── Collected data

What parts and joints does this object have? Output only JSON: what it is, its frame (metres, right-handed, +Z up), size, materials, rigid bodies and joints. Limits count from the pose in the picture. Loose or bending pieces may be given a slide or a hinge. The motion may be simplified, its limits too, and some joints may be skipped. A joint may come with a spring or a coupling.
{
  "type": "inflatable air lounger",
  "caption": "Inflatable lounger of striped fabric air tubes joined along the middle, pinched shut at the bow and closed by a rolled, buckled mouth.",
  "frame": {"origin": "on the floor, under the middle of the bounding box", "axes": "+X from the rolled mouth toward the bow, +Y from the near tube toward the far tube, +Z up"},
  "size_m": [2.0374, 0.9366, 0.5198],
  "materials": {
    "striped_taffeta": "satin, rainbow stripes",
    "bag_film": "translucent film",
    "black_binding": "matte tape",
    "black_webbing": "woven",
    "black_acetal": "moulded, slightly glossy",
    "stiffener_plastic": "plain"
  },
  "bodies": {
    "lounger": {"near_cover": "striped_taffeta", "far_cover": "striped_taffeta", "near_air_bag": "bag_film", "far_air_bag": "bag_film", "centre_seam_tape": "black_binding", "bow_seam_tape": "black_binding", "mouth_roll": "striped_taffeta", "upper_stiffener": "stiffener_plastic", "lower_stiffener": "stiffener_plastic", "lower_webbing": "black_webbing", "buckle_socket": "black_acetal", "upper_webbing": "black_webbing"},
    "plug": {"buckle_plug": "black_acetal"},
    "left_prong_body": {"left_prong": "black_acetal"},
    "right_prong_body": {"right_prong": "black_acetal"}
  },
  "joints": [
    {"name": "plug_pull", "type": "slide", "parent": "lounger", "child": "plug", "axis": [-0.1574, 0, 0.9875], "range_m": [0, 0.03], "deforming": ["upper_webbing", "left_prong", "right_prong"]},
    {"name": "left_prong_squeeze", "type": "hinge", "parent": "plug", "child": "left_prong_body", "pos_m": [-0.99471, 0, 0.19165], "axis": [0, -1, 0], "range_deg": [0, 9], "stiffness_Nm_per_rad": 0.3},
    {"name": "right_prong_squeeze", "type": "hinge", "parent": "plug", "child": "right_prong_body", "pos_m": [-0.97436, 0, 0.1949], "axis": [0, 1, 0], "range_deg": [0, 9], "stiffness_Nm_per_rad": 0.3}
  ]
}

────

## [Stated exercise]
Output the listing above word for word.

## [Exercise answer]
What parts and joints does this object have? Output only JSON: what it is, its frame (metres, right-handed, +Z up), size, materials, rigid bodies and joints. Limits count from the pose in the picture. Loose or bending pieces may be given a slide or a hinge. The motion may be simplified, its limits too, and some joints may be skipped. A joint may come with a spring or a coupling.
{
  "type": "inflatable air lounger",
  "caption": "Inflatable lounger of striped fabric air tubes joined along the middle, pinched shut at the bow and closed by a rolled, buckled mouth.",
  "frame": {"origin": "on the floor, under the middle of the bounding box", "axes": "+X from the rolled mouth toward the bow, +Y from the near tube toward the far tube, +Z up"},
  "size_m": [2.0374, 0.9366, 0.5198],
  "materials": {
    "striped_taffeta": "satin, rainbow stripes",
    "bag_film": "translucent film",
    "black_binding": "matte tape",
    "black_webbing": "woven",
    "black_acetal": "moulded, slightly glossy",
    "stiffener_plastic": "plain"
  },
  "bodies": {
    "lounger": {"near_cover": "striped_taffeta", "far_cover": "striped_taffeta", "near_air_bag": "bag_film", "far_air_bag": "bag_film", "centre_seam_tape": "black_binding", "bow_seam_tape": "black_binding", "mouth_roll": "striped_taffeta", "upper_stiffener": "stiffener_plastic", "lower_stiffener": "stiffener_plastic", "lower_webbing": "black_webbing", "buckle_socket": "black_acetal", "upper_webbing": "black_webbing"},
    "plug": {"buckle_plug": "black_acetal"},
    "left_prong_body": {"left_prong": "black_acetal"},
    "right_prong_body": {"right_prong": "black_acetal"}
  },
  "joints": [
    {"name": "plug_pull", "type": "slide", "parent": "lounger", "child": "plug", "axis": [-0.1574, 0, 0.9875], "range_m": [0, 0.03], "deforming": ["upper_webbing", "left_prong", "right_prong"]},
    {"name": "left_prong_squeeze", "type": "hinge", "parent": "plug", "child": "left_prong_body", "pos_m": [-0.99471, 0, 0.19165], "axis": [0, -1, 0], "range_deg": [0, 9], "stiffness_Nm_per_rad": 0.3},
    {"name": "right_prong_squeeze", "type": "hinge", "parent": "plug", "child": "right_prong_body", "pos_m": [-0.97436, 0, 0.1949], "axis": [0, 1, 0], "range_deg": [0, 9], "stiffness_Nm_per_rad": 0.3}
  ]
}